The Mix Tape Recap -early season Gravel race


#1

Today, I completed a 50 mile gravel race in Lakeville MA. This 50 mile race had about 20 miles of decent roads, 10 miles of decent dirt or single track and 20 miles of non-graded, washed out gravel or single track. This is pretty common on gravel adventure races in New England.

Background: For those of you who don’t know me, I’m a 51 year old female mostly mountain bike rider. I also ride a fair amount of gravel.
Last year I rode 5000 miles and have been coached by Theia since last January.
I have been struggling with sciatica which got much worse about 2 months ago. I am in PT for it.
I have had a hard time training consistently due to this injury.

Also, I am riding Rasputista (again) in northern Vermont in 2 weeks. This is a famous gravel race or should I say 43 mile, 4000 ft of climbing in mud, snow, and dirt. There are places you walk a mile through 18 inches of slush. It is quite the adventure.

Like last year, I do a long gravel event to dial in my setup and see what I need to change for equipment and fueling for one of my main events.

  1. Since I am coming back from injury, it was important for me to “take it easy” and just see what my leg and back can tolerate and to complete the event.

  2. Having done the Theia workouts for over a year, I am better at using the tools in my toolbox regarding cadence, VO2 work, climbing and pacing. This race had many surface changes -dirt, pavement, 3” loose rocks for roads, rocks and roots, sand, mud, and pine grove. Unlike, pavement, different surfaces require different power, pedaling and torque to get up. I thought I did pretty well here.

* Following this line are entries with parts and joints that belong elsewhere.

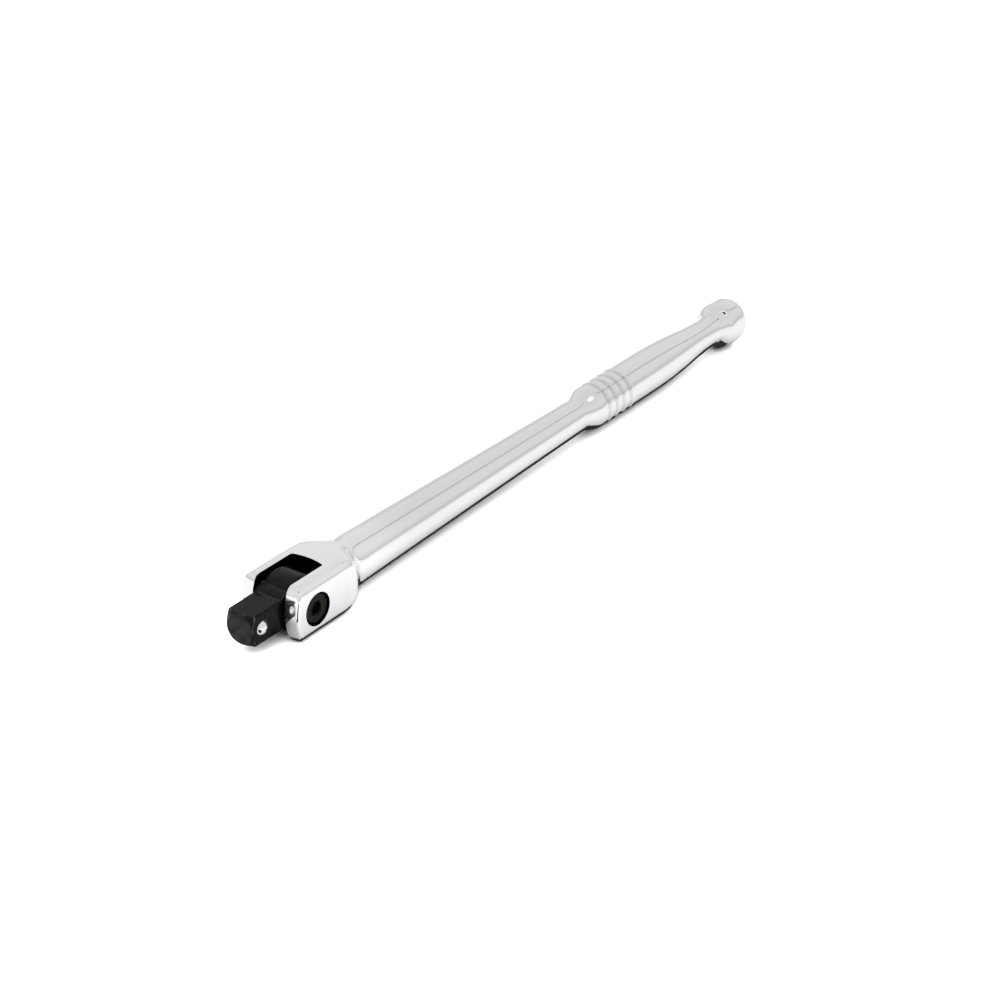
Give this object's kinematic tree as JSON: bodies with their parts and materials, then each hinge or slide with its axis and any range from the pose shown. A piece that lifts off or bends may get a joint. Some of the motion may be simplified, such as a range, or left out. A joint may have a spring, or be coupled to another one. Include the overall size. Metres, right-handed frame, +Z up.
{
  "type": "breaker bar",
  "caption": "Chromed steel breaker bar: forked head with a swivelling black square drive, tapered round shank, grooved grip and end knob.",
  "frame": {"origin": "centre of the square drive's flat end face, on the bar's axis", "axes": "+X along the bar from the drive end to the knob, Y along the pivot screw with its head on the -Y side, +Z up"},
  "size_m": [0.263, 0.021, 0.0174],
  "materials": {
    "chrome_plate": "polished nickel-chrome plate",
    "black_oxide": "black oxide, satin, slightly oiled",
    "black_screw": "black oxide, satin",
    "bright_ball": "polished bearing steel",
    "spring_steel": "drawn wire",
    "plunger_steel": "turned and hardened"
  },
  "bodies": {
    "handle": {"bar": "chrome_plate", "pivot_screw": "black_screw", "plunger_spring": "spring_steel"},
    "drive": {"drive_tang": "black_oxide", "ball_spring": "spring_steel"},
    "ball": {"detent_ball": "bright_ball"},
    "plunger": {"friction_plunger": "plunger_steel"}
  },
  "joints": [
    {"name": "drive_swivel", "type": "hinge", "parent": "handle", "child": "drive", "pos_m": [0.0208, 0, 0], "axis": [0, 1, 0], "range_deg": [-90, 90]},
    {"name": "ball_press", "type": "slide", "parent": "drive", "child": "ball", "axis": [0, 1, 0], "range_m": [0, 0.0011], "stiffness_N_per_m": 2000, "springref_m": -0.001, "deforming": ["ball_spring"]},
    {"name": "plunger_press", "type": "slide", "parent": "handle", "child": "plunger", "axis": [1, 0, 0], "range_m": [0, 0.001], "stiffness_N_per_m": 4000, "springref_m": -0.001, "deforming": ["plunger_spring"]}
  ]
}
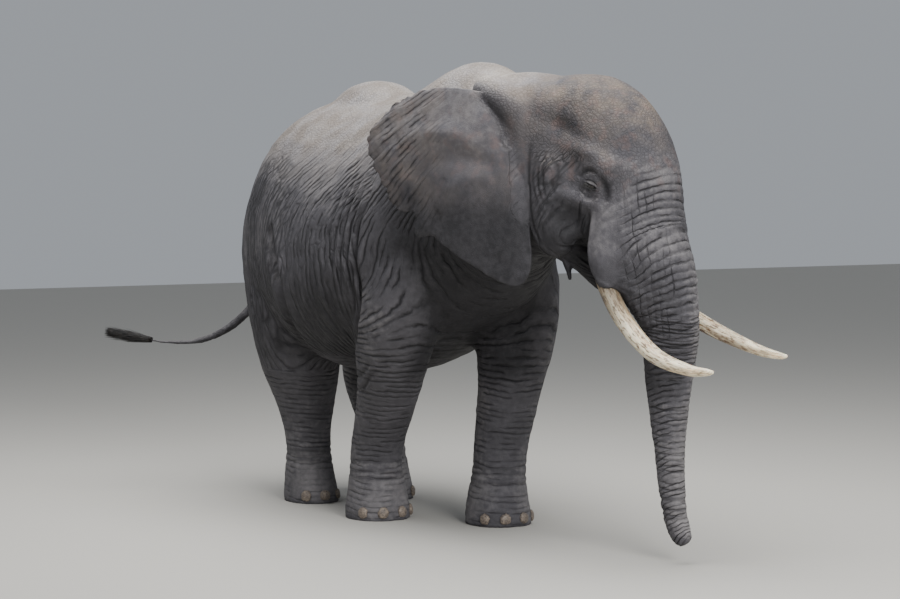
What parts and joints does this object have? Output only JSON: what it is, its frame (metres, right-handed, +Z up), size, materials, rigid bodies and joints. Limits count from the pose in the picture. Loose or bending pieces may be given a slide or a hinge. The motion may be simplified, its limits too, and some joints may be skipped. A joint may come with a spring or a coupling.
{
  "type": "elephant",
  "caption": "Life-size African bush elephant standing in a slow walk, head turned to its left, trunk hanging, wide ears, curved tusks and a tufted tail swung aside.",
  "frame": {"origin": "on the floor, at the middle of the model's bounding box seen from above", "axes": "+Z up; the elephant faces -Y and its right side is towards -X"},
  "size_m": [2.3172, 5.958, 3.1952],
  "materials": {
    "hide": "dry matte, deeply wrinkled",
    "ivory": "worn satin, stained at the roots",
    "nail_horn": "dull, worn",
    "eye": "wet",
    "tail_hair": "coarse wiry hair"
  },
  "bodies": {
    "root": {"ear_left": "hide", "ear_right": "hide", "eye_left": "eye", "eye_right": "eye", "front_left_foot": "hide", "front_left_leg": "hide", "front_left_nail_1": "nail_horn", "front_left_nail_2": "nail_horn", "front_left_nail_3": "nail_horn", "front_left_nail_4": "nail_horn", "front_right_foot": "hide", "front_right_leg": "hide", "front_right_nail_1": "nail_horn", "front_right_nail_2": "nail_horn", "front_right_nail_3": "nail_horn", "front_right_nail_4": "nail_horn", "head": "hide", "hind_left_foot": "hide", "hind_left_leg": "hide", "hind_left_nail_1": "nail_horn", "hind_left_nail_2": "nail_horn", "hind_left_nail_3": "nail_horn", "hind_right_foot": "hide", "hind_right_leg": "hide", "hind_right_nail_1": "nail_horn", "hind_right_nail_2": "nail_horn", "hind_right_nail_3": "nail_horn", "jaw": "hide", "neck": "hide", "tail_lower": "hide", "tail_tuft": "tail_hair", "tail_upper": "hide", "torso": "hide", "trunk_lower": "hide", "trunk_middle": "hide", "trunk_upper": "hide", "tusk_left": "ivory", "tusk_right": "ivory"}
  },
  "joints": []
}
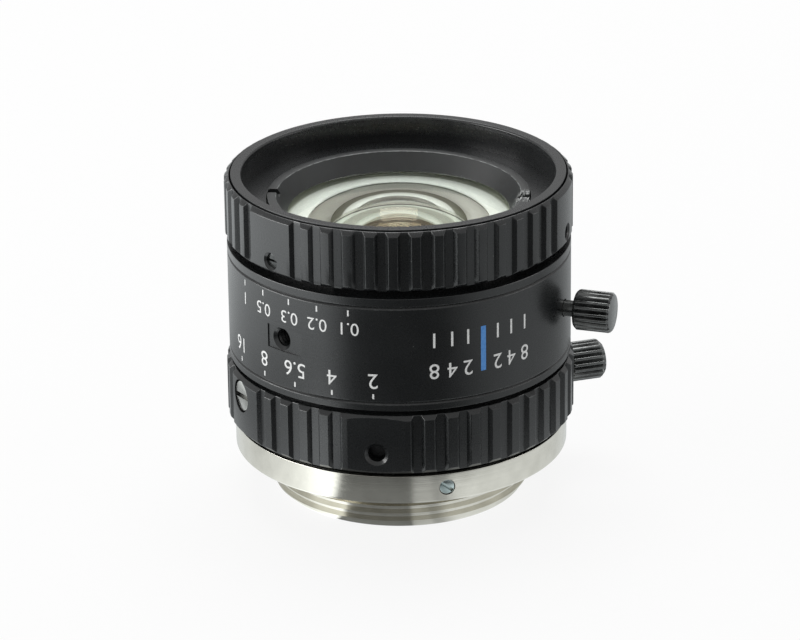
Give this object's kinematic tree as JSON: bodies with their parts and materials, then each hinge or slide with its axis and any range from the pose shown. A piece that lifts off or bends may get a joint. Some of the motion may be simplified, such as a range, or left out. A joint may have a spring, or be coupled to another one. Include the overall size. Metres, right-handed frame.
{
  "type": "machine vision lens",
  "caption": "Compact screw-mount camera lens with ribbed focus and iris rings, thumb screws that lock them, a front filter thread and a bladed iris.",
  "frame": {"origin": "on the optical axis, at the rear end of the mount thread, which the lens stands on", "axes": "+Z along the optical axis towards the subject; -Y is the side with the iris ring's milled facet, +X the side with the two thumb screws"},
  "size_m": [0.0386, 0.0344, 0.0327],
  "materials": {
    "black_anodised": "satin black anodised",
    "nickel_plate": "turned, satin nickel plate",
    "bare_steel": "turned",
    "blackened_steel": "gloss black oxide",
    "brass": "turned",
    "coated_glass": "polished, coated"
  },
  "bodies": {
    "barrel": {"main_barrel": "black_anodised", "mount_ring": "nickel_plate", "guide_pin": "bare_steel", "mount_set_screw_1": "bare_steel", "mount_set_screw_2": "bare_steel", "mount_set_screw_3": "bare_steel"},
    "lens_cell": {"front_barrel": "black_anodised", "front_retaining_ring": "black_anodised", "front_lens": "coated_glass", "second_lens": "coated_glass", "middle_cell": "black_anodised", "third_lens": "coated_glass", "third_lens_retainer": "black_anodised", "helicoid_retainer": "brass", "rear_barrel": "black_anodised", "iris_base": "brass", "doublet_front_lens": "coated_glass", "doublet_rear_lens": "coated_glass", "rear_lens_spacer": "black_anodised", "rear_lens": "coated_glass", "rear_retaining_ring": "black_anodised"},
    "focus": {"focus_ring": "black_anodised", "focus_helicoid": "black_anodised", "focus_ring_set_screw_1": "bare_steel", "focus_ring_set_screw_2": "bare_steel", "focus_ring_set_screw_3": "bare_steel"},
    "iris": {"iris_ring": "black_anodised", "iris_drive_screw": "bare_steel"},
    "focus_lock": {"focus_lock_screw": "blackened_steel"},
    "iris_lock": {"iris_lock_screw": "blackened_steel"},
    "cam": {"iris_cam_ring": "brass"},
    "blade_1": {"iris_blade_1": "blackened_steel"},
    "blade_2": {"iris_blade_2": "blackened_steel"},
    "blade_3": {"iris_blade_3": "blackened_steel"},
    "blade_4": {"iris_blade_4": "blackened_steel"},
    "blade_5": {"iris_blade_5": "blackened_steel"},
    "blade_6": {"iris_blade_6": "blackened_steel"}
  },
  "joints": [
    {"name": "focus_travel", "type": "slide", "parent": "barrel", "child": "lens_cell", "axis": [0, 0, 1], "range_m": [-0.00035, 0.00045]},
    {"name": "focus_turn", "type": "hinge", "parent": "lens_cell", "child": "focus", "pos_m": [0, 0, 0.0296], "axis": [0, 0, 1], "range_deg": [-70, 90]},
    {"name": "iris_turn", "type": "hinge", "parent": "barrel", "child": "iris", "pos_m": [0, 0, 0.0108], "axis": [0, 0, 1], "range_deg": [0, 45]},
    {"name": "cam_turn", "type": "hinge", "parent": "lens_cell", "child": "cam", "pos_m": [0, 0, 0.0114], "axis": [0, 0, 1], "range_deg": [0, 45]},
    {"name": "focus_lock_turn", "type": "hinge", "parent": "barrel", "child": "focus_lock", "pos_m": [0.01721, -0.00559, 0.0201], "axis": [0.9511, -0.309, 0], "range_deg": [0, 360]},
    {"name": "iris_lock_turn", "type": "hinge", "parent": "iris", "child": "iris_lock", "pos_m": [0.01674, 0.00544, 0.0098], "axis": [0.9511, 0.309, 0], "range_deg": [0, 360]},
    {"name": "blade_1_swing", "type": "hinge", "parent": "lens_cell", "child": "blade_1", "pos_m": [-0.00907, -0.00422, 0.0097], "axis": [0, 0, 1], "range_deg": [0, 36]},
    {"name": "blade_2_swing", "type": "hinge", "parent": "lens_cell", "child": "blade_2", "pos_m": [-0.00088, -0.00996, 0.0097], "axis": [0, 0, 1], "range_deg": [0, 36]},
    {"name": "blade_3_swing", "type": "hinge", "parent": "lens_cell", "child": "blade_3", "pos_m": [0.00819, -0.00574, 0.0097], "axis": [0, 0, 1], "range_deg": [0, 36]},
    {"name": "blade_4_swing", "type": "hinge", "parent": "lens_cell", "child": "blade_4", "pos_m": [0.00907, 0.00422, 0.0097], "axis": [0, 0, 1], "range_deg": [0, 36]},
    {"name": "blade_5_swing", "type": "hinge", "parent": "lens_cell", "child": "blade_5", "pos_m": [0.00088, 0.00996, 0.0097], "axis": [0, 0, 1], "range_deg": [0, 36]},
    {"name": "blade_6_swing", "type": "hinge", "parent": "lens_cell", "child": "blade_6", "pos_m": [-0.00819, 0.00574, 0.0097], "axis": [0, 0, 1], "range_deg": [0, 36]}
  ],
  "couplings": [
    {"joint": "focus_turn", "follows": "focus_travel", "rad_per_m": 3490.7},
    {"joint": "cam_turn", "follows": "iris_turn", "ratio": 1},
    {"joint": "blade_1_swing", "follows": "iris_turn", "ratio": 0.8},
    {"joint": "blade_2_swing", "follows": "iris_turn", "ratio": 0.8},
    {"joint": "blade_3_swing", "follows": "iris_turn", "ratio": 0.8},
    {"joint": "blade_4_swing", "follows": "iris_turn", "ratio": 0.8},
    {"joint": "blade_5_swing", "follows": "iris_turn", "ratio": 0.8},
    {"joint": "blade_6_swing", "follows": "iris_turn", "ratio": 0.8}
  ]
}
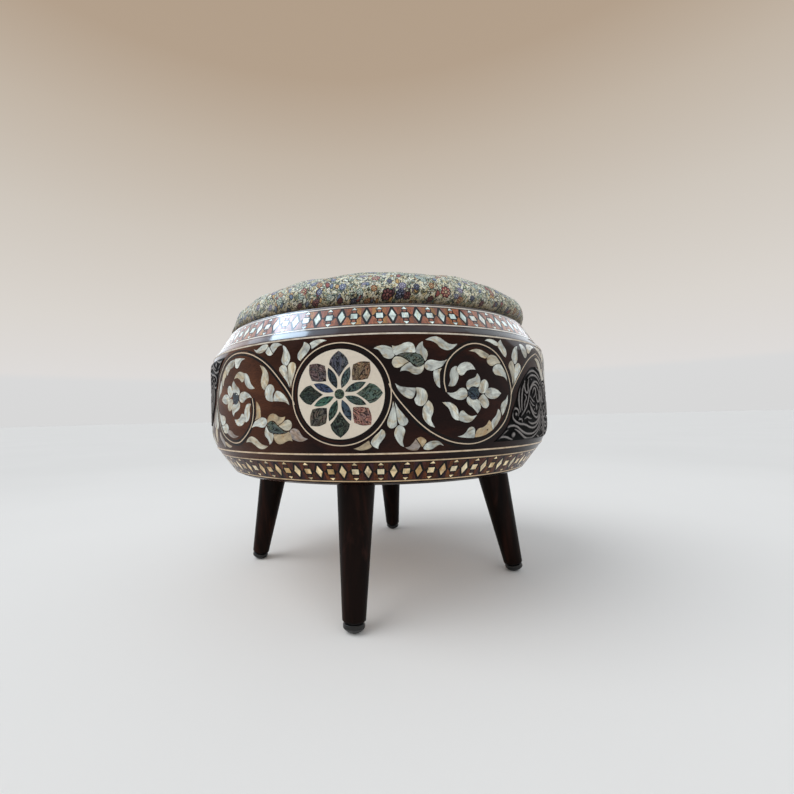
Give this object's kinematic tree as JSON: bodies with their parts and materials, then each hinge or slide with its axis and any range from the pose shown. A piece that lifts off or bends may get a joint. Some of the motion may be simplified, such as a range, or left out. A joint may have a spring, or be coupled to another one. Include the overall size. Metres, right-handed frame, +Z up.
{
  "type": "moroccan kursi stool",
  "caption": "Round inlaid wooden drum stool with bevelled rims, marquetry bands, a crowned lift-off brocade seat and splayed tapered legs on levelling feet.",
  "frame": {"origin": "on the floor under the middle of the drum", "axes": "+Z up; -Y is the side with the front medallion and the front leg; +X is its right"},
  "size_m": [0.45, 0.45, 0.3815],
  "materials": {
    "walnut_lacquer": "high gloss lacquer over dark walnut",
    "bone": "polished bone",
    "marquetry": "polished wood and shell marquetry",
    "ebonised_wood": "satin, carved",
    "raw_wood": "bare plywood",
    "brocade": "woven brocade",
    "foam": "open cell foam",
    "leg_lacquer": "dark satin lacquer",
    "zinc_steel": "zinc plated",
    "brass": "plain",
    "pad_plastic": "moulded"
  },
  "bodies": {
    "drum": {"base_board": "raw_wood", "bone_string_lower_foot": "bone", "bone_string_lower_head": "bone", "bone_string_upper_foot": "bone", "bone_string_upper_head": "bone", "bone_string_wall_foot": "bone", "bone_string_wall_head": "bone", "carved_panel_back": "ebonised_wood", "carved_panel_front_left": "ebonised_wood", "carved_panel_front_right": "ebonised_wood", "drum_wall": "walnut_lacquer", "foot_insert_back": "brass", "foot_insert_front": "brass", "foot_insert_left": "brass", "foot_insert_right": "brass", "hanger_bolt_back": "zinc_steel", "hanger_bolt_front": "zinc_steel", "hanger_bolt_left": "zinc_steel", "hanger_bolt_right": "zinc_steel", "leg_back": "leg_lacquer", "leg_front": "leg_lacquer", "leg_left": "leg_lacquer", "leg_plate_back": "zinc_steel", "leg_plate_front": "zinc_steel", "leg_plate_left": "zinc_steel", "leg_plate_right": "zinc_steel", "leg_right": "leg_lacquer", "lower_marquetry_band": "marquetry", "lower_rim": "walnut_lacquer", "medallion_back_left": "bone", "medallion_back_right": "bone", "medallion_front": "bone", "plate_screw_back_1": "zinc_steel", "plate_screw_back_2": "zinc_steel", "plate_screw_back_3": "zinc_steel", "plate_screw_front_1": "zinc_steel", "plate_screw_front_2": "zinc_steel", "plate_screw_front_3": "zinc_steel", "plate_screw_left_1": "zinc_steel", "plate_screw_left_2": "zinc_steel", "plate_screw_left_3": "zinc_steel", "plate_screw_right_1": "zinc_steel", "plate_screw_right_2": "zinc_steel", "plate_screw_right_3": "zinc_steel", "upper_marquetry_band": "marquetry", "upper_rim": "walnut_lacquer"},
    "seat": {"seat_board": "raw_wood", "seat_cover": "brocade", "seat_foam": "foam", "seat_locator_ring": "raw_wood"},
    "foot_front": {"foot_stud_front": "zinc_steel", "foot_pad_front": "pad_plastic"},
    "foot_right": {"foot_stud_right": "zinc_steel", "foot_pad_right": "pad_plastic"},
    "foot_back": {"foot_stud_back": "zinc_steel", "foot_pad_back": "pad_plastic"},
    "foot_left": {"foot_stud_left": "zinc_steel", "foot_pad_left": "pad_plastic"}
  },
  "joints": [
    {"name": "seat_lift", "type": "slide", "parent": "drum", "child": "seat", "axis": [0, 0, 1], "range_m": [0, 0.15]},
    {"name": "foot_front_screw", "type": "slide", "parent": "drum", "child": "foot_front", "axis": [0, -0.1908, -0.9816], "range_m": [0, 0.01]},
    {"name": "foot_right_screw", "type": "slide", "parent": "drum", "child": "foot_right", "axis": [0.1908, 0, -0.9816], "range_m": [0, 0.01]},
    {"name": "foot_back_screw", "type": "slide", "parent": "drum", "child": "foot_back", "axis": [0, 0.1908, -0.9816], "range_m": [0, 0.01]},
    {"name": "foot_left_screw", "type": "slide", "parent": "drum", "child": "foot_left", "axis": [-0.1908, 0, -0.9816], "range_m": [0, 0.01]}
  ]
}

  3. The first 4 miles were a neutral roll out. Like Zwift, there were people racing from the get go. My goal was to find a group to pace-line with at a speed and tempo that I could do comfortably. We stayed in a fairly large group for 10 to 15 miles- then came the single-track and dirt (mud) roads with giant puddles. Picking good lines through the bombed out roads was quite difficult.
    This course, rattled the bike pretty well. ( Thank you core training).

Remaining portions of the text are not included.